***** INPUT ROWS

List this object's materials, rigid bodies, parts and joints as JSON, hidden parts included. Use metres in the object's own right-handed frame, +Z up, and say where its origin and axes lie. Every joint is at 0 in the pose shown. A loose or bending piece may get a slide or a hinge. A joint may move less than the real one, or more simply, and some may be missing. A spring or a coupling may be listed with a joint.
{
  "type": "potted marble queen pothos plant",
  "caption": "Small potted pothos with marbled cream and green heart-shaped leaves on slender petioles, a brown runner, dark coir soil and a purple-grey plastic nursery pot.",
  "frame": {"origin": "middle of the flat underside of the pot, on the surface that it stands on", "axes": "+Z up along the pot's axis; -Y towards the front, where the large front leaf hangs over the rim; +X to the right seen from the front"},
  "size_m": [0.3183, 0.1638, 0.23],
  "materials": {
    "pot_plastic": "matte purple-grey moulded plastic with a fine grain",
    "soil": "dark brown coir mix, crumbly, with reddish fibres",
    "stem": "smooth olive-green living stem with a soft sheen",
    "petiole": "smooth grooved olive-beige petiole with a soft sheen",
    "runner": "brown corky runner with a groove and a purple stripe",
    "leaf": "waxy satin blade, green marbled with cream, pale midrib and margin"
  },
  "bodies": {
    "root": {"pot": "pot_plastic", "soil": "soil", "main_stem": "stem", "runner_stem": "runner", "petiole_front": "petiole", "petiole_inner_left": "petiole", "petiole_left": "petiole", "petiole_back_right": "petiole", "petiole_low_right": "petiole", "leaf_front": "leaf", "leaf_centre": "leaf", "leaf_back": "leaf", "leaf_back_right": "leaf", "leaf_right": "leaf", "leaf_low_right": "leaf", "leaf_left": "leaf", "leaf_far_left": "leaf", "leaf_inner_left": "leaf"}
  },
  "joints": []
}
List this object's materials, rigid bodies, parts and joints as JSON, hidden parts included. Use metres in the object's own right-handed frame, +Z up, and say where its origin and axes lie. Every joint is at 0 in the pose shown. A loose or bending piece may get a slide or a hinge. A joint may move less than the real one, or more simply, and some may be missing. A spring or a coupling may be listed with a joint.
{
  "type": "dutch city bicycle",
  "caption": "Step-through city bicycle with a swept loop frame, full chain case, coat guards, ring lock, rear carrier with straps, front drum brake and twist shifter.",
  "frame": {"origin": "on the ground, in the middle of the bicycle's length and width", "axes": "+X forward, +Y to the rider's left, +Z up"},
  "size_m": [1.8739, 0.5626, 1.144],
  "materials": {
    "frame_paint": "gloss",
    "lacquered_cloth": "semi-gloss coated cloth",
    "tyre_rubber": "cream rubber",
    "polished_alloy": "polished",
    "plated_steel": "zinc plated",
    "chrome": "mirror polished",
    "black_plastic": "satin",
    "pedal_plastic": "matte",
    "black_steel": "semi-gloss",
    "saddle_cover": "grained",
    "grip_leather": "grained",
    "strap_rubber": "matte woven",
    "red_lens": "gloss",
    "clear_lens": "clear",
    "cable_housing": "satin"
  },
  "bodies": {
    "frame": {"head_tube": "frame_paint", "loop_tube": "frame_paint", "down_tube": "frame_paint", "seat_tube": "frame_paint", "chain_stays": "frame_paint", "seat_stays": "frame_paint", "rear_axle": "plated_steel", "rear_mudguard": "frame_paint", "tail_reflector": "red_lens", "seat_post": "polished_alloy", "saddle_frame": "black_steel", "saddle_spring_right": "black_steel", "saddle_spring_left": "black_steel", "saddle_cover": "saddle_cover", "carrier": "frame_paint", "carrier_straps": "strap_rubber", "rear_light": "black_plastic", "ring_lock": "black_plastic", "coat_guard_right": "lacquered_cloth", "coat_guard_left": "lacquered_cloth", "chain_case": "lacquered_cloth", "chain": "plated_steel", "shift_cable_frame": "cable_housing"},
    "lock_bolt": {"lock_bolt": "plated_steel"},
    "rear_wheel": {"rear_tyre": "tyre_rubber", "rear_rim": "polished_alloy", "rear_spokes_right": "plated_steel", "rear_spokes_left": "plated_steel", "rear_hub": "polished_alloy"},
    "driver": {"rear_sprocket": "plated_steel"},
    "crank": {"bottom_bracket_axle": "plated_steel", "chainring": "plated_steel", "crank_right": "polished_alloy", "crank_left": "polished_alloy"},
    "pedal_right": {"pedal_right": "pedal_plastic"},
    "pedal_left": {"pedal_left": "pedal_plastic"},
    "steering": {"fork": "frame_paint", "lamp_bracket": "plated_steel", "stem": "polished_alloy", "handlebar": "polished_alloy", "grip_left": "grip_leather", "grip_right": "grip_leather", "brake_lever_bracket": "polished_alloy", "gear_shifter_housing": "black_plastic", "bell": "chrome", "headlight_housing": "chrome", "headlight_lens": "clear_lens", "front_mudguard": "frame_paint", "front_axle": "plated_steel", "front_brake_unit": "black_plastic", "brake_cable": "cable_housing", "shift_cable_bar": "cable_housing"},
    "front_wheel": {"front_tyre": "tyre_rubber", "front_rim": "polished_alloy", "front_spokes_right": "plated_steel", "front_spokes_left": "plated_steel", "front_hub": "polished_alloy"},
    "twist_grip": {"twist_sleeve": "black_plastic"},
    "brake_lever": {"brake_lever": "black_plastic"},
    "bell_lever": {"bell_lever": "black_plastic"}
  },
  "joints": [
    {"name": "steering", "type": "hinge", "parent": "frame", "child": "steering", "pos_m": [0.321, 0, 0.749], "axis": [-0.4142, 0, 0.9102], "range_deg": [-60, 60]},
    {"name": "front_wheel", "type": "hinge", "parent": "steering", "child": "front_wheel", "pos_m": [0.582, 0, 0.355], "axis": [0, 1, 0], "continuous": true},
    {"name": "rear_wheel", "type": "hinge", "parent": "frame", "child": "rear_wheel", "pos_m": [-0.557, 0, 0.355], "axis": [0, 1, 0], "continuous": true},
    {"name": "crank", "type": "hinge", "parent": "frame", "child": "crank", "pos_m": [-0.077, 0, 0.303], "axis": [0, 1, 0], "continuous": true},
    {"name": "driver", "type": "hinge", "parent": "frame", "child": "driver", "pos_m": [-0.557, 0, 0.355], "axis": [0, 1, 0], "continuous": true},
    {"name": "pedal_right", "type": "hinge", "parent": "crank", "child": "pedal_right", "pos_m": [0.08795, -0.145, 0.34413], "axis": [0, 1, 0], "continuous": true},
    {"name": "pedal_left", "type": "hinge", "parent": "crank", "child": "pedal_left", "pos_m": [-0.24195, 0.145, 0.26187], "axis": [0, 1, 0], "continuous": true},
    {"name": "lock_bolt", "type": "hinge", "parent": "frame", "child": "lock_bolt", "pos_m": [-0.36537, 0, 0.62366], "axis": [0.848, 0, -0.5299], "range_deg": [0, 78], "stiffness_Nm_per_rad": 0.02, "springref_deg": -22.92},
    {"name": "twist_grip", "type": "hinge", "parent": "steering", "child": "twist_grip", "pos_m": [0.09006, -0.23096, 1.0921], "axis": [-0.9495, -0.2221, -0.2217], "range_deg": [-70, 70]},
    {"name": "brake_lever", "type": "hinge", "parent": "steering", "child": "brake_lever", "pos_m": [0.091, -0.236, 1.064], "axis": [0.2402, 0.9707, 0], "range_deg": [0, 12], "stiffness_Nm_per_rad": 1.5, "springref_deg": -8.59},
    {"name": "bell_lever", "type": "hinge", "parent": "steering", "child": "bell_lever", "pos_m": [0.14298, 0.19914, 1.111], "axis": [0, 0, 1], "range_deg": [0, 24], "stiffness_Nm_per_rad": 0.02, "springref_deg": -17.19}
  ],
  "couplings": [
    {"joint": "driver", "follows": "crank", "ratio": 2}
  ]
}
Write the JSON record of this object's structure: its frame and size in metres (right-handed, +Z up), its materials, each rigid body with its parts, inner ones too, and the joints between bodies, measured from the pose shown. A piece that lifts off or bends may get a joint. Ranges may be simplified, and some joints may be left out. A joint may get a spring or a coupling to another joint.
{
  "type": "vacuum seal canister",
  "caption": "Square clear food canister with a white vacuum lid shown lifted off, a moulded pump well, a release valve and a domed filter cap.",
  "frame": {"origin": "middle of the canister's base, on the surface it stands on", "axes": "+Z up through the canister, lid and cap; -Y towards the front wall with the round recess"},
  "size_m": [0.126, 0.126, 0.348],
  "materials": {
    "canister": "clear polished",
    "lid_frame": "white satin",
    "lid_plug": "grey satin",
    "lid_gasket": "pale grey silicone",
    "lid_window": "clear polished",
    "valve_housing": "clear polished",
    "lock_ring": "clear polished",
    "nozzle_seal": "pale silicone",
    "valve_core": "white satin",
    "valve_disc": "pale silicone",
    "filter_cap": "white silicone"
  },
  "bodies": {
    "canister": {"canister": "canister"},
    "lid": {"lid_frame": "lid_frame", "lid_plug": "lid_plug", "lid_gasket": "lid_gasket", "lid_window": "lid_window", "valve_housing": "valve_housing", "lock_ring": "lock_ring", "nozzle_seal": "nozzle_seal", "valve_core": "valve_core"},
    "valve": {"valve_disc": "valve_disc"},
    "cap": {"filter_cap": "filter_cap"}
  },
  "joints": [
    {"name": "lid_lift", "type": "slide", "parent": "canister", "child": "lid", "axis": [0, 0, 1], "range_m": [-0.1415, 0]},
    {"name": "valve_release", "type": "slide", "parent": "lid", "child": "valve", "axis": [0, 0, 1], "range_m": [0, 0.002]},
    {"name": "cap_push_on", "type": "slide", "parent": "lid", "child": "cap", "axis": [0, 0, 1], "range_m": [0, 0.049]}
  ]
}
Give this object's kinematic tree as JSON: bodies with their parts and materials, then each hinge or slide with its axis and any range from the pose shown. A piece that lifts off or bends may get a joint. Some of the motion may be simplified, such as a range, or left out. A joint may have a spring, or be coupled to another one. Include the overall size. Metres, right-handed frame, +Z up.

**********

STATED GOAL » Look over the listing. Pull out every line with the string "shown" in it.

OUTPUT OF THE TASK »
List this object's materials, rigid bodies, parts and joints as JSON, hidden parts included. Use metres in the object's own right-handed frame, +Z up, and say where its origin and axes lie. Every joint is at 0 in the pose shown. A loose or bending piece may get a slide or a hinge. A joint may move less than the real one, or more simply, and some may be missing. A spring or a coupling may be listed with a joint.
List this object's materials, rigid bodies, parts and joints as JSON, hidden parts included. Use metres in the object's own right-handed frame, +Z up, and say where its origin and axes lie. Every joint is at 0 in the pose shown. A loose or bending piece may get a slide or a hinge. A joint may move less than the real one, or more simply, and some may be missing. A spring or a coupling may be listed with a joint.
Write the JSON record of this object's structure: its frame and size in metres (right-handed, +Z up), its materials, each rigid body with its parts, inner ones too, and the joints between bodies, measured from the pose shown. A piece that lifts off or bends may get a joint. Ranges may be simplified, and some joints may be left out. A joint may get a spring or a coupling to another joint.
  "caption": "Square clear food canister with a white vacuum lid shown lifted off, a moulded pump well, a release valve and a domed filter cap.",
Give this object's kinematic tree as JSON: bodies with their parts and materials, then each hinge or slide with its axis and any range from the pose shown. A piece that lifts off or bends may get a joint. Some of the motion may be simplified, such as a range, or left out. A joint may have a spring, or be coupled to another one. Include the overall size. Metres, right-handed frame, +Z up.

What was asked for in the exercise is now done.